→ Exercise requirements
Present each line of the entries below that holds the word "copy".

-- START Recorded data --

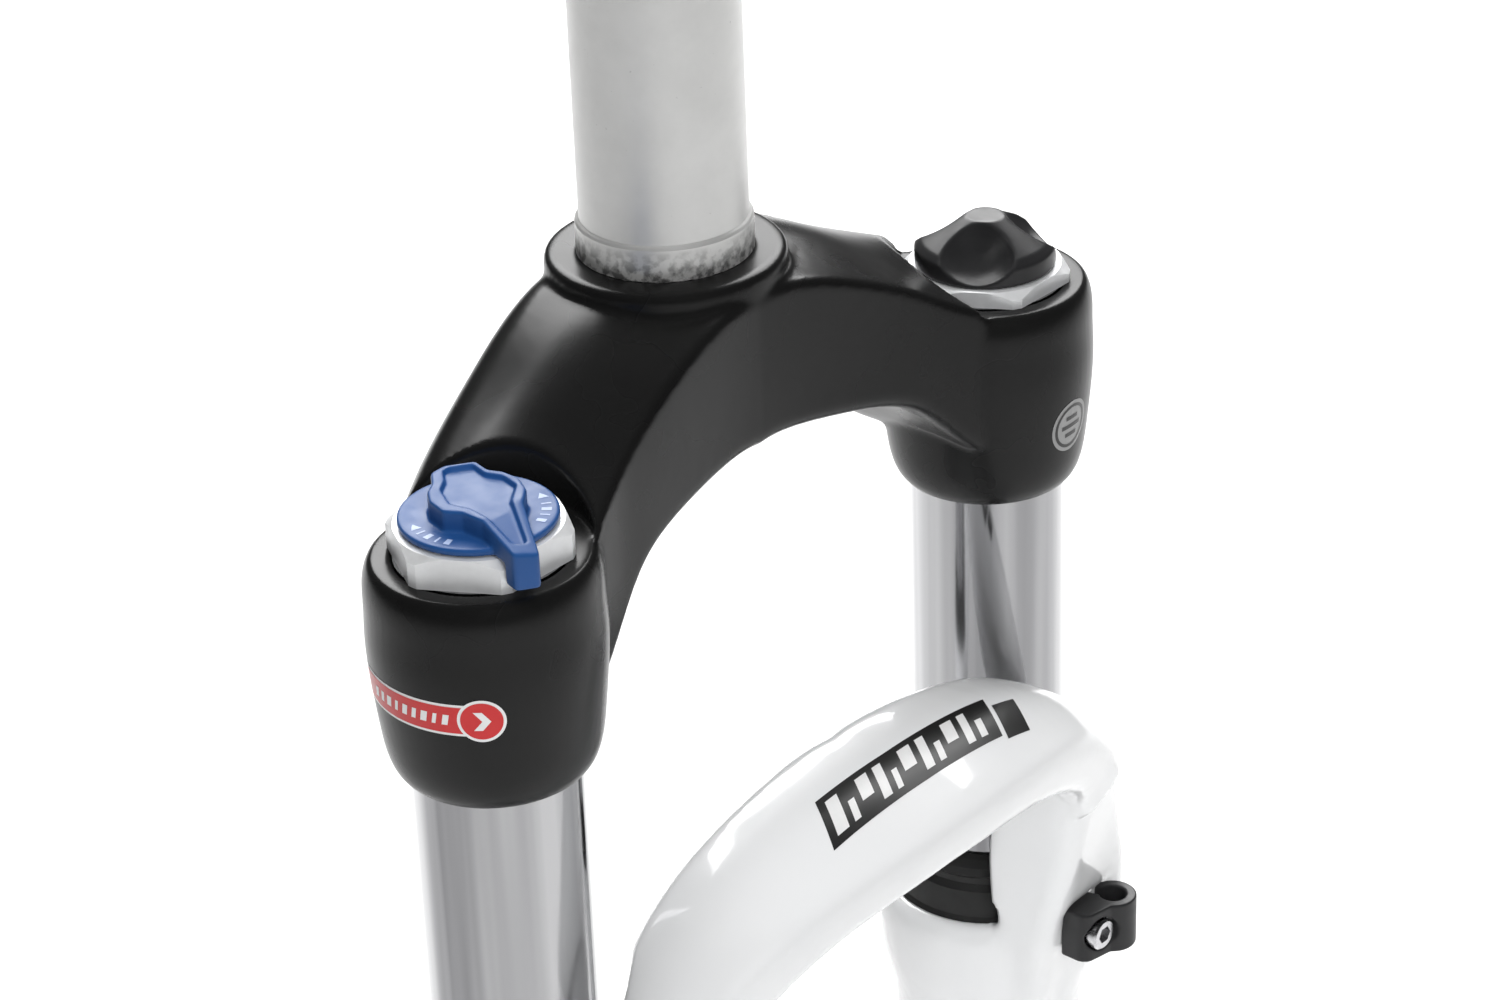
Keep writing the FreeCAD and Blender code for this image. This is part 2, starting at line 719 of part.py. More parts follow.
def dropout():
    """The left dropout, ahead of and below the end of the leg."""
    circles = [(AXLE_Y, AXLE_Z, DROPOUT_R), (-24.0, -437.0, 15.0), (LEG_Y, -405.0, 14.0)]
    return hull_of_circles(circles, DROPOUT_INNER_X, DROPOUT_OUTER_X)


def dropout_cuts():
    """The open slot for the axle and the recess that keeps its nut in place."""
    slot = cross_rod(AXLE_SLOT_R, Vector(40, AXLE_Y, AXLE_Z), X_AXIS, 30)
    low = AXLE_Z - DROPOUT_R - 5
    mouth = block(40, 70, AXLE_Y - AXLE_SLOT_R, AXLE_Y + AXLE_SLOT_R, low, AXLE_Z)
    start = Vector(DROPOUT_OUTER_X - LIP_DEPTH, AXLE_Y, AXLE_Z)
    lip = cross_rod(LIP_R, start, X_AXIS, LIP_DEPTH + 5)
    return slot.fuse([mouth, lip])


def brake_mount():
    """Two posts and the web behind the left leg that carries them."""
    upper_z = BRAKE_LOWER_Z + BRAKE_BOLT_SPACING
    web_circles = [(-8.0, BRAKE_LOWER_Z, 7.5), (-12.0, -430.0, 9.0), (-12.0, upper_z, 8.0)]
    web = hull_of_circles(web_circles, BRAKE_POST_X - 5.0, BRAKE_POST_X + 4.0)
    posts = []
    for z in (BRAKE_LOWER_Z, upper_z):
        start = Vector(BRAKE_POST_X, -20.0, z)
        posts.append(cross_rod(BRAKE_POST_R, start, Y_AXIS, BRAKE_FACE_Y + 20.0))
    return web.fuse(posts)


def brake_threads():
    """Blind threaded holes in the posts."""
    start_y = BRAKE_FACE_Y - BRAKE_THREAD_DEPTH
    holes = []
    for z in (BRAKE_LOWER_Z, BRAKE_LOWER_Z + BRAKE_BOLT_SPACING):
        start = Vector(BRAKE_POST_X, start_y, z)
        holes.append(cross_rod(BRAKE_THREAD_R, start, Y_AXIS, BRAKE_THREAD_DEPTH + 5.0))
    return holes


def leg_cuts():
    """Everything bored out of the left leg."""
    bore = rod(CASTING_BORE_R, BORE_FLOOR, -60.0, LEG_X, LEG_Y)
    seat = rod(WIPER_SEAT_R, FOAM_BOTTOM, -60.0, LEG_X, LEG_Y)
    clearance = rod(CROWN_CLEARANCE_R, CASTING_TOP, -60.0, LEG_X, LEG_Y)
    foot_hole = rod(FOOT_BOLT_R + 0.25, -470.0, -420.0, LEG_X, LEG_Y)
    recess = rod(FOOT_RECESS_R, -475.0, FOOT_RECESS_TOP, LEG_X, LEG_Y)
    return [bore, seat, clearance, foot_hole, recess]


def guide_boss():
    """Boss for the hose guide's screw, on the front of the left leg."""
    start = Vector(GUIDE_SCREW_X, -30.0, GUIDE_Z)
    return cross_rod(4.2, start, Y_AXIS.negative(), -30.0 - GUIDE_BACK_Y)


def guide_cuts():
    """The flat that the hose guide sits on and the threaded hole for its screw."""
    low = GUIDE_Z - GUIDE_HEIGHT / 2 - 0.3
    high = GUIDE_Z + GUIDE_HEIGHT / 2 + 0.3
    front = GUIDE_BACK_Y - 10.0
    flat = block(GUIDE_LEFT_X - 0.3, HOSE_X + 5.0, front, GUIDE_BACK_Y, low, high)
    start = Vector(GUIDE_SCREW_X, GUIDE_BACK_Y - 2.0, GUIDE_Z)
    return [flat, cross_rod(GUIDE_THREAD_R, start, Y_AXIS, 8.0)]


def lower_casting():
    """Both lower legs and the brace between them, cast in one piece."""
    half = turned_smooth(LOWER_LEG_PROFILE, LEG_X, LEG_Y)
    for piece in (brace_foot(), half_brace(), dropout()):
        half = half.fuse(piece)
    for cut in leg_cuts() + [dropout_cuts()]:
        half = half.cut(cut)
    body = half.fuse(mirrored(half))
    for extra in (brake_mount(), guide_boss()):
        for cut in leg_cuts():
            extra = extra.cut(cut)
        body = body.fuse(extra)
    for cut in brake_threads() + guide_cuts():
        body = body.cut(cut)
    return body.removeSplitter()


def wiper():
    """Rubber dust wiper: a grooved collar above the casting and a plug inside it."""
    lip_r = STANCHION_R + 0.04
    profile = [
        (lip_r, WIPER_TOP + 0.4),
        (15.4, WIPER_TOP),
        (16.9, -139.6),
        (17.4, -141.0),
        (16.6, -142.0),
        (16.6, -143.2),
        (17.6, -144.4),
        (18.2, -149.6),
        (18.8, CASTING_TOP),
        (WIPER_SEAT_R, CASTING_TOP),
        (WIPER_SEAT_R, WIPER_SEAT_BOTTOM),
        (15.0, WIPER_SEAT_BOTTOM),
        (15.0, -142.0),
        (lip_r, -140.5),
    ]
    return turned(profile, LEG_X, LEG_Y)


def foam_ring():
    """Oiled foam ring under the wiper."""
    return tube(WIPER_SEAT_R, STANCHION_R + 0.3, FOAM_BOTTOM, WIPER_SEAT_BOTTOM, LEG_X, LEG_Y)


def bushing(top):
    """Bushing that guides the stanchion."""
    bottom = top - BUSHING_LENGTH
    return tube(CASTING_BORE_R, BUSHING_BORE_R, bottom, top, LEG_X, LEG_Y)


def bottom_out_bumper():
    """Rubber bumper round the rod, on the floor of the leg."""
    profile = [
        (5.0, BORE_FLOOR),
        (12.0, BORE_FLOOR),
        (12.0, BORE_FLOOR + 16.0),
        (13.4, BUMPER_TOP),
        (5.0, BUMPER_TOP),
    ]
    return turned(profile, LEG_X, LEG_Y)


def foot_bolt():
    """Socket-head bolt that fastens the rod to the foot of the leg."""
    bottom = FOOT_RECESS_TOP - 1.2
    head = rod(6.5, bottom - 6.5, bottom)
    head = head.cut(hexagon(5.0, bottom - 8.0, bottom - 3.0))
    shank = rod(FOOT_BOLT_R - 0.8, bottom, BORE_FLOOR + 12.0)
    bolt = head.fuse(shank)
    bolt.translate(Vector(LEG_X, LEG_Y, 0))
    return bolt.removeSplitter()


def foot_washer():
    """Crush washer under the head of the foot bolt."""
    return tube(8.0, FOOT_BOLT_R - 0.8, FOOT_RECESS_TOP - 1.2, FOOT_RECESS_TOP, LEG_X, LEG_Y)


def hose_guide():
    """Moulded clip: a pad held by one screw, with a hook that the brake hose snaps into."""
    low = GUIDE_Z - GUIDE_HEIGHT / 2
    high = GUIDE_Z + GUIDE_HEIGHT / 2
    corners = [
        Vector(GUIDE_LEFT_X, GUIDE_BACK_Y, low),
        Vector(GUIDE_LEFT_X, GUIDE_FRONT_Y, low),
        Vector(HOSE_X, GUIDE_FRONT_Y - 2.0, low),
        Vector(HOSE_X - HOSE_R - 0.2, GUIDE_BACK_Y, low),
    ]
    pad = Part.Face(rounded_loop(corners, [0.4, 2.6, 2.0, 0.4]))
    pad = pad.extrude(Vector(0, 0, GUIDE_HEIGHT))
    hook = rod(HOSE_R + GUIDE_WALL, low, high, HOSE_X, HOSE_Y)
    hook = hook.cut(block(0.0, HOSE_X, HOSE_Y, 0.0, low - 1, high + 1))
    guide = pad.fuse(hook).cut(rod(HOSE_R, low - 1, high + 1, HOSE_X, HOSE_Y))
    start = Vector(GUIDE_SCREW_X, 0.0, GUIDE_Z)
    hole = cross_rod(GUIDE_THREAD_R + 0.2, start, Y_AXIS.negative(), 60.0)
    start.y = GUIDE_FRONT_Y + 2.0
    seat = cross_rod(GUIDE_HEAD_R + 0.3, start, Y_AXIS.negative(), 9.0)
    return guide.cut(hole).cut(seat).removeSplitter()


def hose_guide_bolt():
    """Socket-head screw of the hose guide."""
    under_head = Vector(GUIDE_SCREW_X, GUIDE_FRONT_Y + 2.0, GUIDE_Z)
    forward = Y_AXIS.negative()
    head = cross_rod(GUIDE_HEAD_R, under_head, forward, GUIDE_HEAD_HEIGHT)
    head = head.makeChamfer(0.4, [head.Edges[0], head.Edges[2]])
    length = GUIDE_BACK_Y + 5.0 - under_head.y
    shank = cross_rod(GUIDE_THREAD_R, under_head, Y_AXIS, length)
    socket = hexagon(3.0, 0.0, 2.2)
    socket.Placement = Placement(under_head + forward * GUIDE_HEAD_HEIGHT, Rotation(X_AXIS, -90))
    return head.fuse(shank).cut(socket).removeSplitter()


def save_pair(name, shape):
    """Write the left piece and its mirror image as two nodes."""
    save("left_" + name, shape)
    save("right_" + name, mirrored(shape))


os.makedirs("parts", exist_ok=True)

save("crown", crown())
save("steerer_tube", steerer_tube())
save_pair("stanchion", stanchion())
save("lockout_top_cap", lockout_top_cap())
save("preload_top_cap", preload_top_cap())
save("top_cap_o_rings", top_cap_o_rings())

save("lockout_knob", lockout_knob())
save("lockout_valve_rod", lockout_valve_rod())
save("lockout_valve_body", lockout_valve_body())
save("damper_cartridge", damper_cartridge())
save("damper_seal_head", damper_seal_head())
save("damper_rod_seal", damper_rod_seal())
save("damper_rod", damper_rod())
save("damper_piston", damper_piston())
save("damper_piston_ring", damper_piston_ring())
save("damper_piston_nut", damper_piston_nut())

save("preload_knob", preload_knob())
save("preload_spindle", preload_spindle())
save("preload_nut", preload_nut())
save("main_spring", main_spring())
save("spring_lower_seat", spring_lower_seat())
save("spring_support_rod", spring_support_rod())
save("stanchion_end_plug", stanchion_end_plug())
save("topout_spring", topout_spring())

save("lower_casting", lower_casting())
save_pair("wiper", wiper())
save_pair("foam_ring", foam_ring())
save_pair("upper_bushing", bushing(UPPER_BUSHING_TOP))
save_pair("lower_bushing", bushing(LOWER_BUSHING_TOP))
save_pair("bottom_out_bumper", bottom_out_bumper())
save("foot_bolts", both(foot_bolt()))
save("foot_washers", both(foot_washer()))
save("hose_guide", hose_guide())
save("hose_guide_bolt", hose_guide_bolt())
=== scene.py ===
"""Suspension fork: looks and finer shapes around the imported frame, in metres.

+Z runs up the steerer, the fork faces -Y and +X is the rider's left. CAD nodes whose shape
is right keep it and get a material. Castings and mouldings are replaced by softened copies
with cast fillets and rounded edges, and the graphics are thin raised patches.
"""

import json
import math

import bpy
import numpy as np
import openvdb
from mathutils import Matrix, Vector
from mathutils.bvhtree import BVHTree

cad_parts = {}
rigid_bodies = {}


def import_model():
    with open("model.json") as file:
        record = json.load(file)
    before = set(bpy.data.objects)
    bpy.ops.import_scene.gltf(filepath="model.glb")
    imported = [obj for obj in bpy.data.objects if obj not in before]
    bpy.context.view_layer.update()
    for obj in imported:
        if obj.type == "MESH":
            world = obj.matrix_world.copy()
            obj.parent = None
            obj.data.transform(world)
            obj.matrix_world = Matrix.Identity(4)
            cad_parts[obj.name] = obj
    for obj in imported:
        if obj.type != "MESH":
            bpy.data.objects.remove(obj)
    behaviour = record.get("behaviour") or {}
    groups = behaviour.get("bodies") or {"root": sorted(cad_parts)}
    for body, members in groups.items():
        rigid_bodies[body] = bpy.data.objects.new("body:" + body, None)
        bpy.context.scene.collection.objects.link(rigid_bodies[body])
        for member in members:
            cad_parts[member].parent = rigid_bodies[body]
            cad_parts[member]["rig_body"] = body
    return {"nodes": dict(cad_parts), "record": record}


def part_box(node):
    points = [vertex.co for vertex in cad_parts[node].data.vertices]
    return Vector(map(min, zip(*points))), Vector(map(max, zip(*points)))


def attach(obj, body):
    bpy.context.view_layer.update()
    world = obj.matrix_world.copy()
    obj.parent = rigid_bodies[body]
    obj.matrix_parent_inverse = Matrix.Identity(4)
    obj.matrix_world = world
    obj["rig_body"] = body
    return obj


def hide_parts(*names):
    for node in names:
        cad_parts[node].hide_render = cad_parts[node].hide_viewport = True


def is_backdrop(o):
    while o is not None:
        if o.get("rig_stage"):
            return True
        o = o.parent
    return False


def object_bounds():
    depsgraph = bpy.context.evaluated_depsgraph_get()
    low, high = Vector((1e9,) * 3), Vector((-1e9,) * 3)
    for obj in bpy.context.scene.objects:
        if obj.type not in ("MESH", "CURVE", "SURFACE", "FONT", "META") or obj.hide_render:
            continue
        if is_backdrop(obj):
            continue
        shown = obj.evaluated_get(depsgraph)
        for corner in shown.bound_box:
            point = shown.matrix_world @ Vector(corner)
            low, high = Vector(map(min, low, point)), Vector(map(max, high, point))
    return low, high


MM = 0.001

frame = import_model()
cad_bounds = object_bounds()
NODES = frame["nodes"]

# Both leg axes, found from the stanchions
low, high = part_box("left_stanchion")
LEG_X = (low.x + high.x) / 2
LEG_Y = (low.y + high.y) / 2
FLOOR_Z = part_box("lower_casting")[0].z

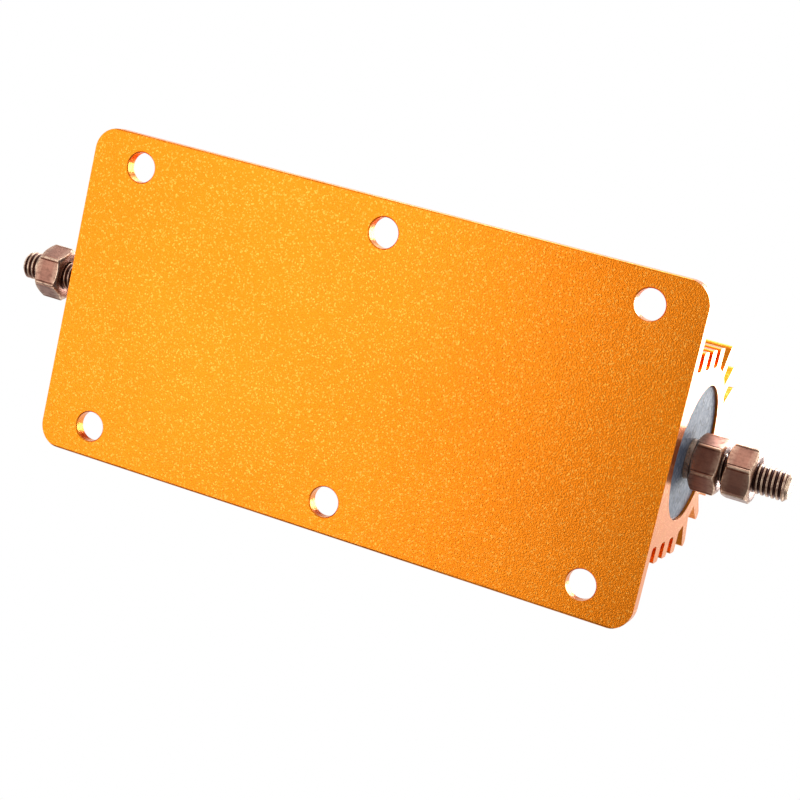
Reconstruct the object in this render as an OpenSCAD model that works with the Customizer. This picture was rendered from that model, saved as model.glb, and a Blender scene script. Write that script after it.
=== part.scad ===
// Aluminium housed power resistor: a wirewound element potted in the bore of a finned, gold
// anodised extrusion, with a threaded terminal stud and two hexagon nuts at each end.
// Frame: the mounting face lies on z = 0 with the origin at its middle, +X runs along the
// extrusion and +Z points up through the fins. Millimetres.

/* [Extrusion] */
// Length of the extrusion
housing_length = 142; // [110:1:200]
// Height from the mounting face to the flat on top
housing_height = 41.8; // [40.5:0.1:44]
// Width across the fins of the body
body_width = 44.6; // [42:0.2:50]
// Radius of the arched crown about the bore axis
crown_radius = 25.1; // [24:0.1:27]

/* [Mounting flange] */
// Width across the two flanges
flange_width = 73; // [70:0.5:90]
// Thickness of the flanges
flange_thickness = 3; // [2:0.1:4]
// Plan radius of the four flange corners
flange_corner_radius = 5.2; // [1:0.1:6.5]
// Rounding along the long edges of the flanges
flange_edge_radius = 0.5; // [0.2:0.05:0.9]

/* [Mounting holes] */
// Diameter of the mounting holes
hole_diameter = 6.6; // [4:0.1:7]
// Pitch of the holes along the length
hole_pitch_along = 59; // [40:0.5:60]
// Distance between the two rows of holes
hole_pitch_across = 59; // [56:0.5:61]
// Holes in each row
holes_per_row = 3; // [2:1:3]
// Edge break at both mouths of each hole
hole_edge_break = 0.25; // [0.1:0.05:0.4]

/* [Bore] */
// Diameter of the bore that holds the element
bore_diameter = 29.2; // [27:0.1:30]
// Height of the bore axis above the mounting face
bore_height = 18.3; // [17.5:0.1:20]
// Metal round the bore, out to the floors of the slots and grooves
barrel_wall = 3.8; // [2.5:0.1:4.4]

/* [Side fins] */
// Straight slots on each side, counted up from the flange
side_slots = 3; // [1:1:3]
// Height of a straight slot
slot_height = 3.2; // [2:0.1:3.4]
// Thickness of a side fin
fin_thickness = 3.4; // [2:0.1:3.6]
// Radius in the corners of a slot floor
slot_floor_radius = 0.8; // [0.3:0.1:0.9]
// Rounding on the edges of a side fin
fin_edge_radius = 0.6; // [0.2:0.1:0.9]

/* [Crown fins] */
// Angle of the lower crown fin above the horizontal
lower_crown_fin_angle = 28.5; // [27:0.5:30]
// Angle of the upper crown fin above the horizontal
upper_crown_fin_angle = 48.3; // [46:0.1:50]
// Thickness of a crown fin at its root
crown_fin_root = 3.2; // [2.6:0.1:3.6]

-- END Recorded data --

→ Reply to the exercise
            world = obj.matrix_world.copy()
    world = obj.matrix_world.copy()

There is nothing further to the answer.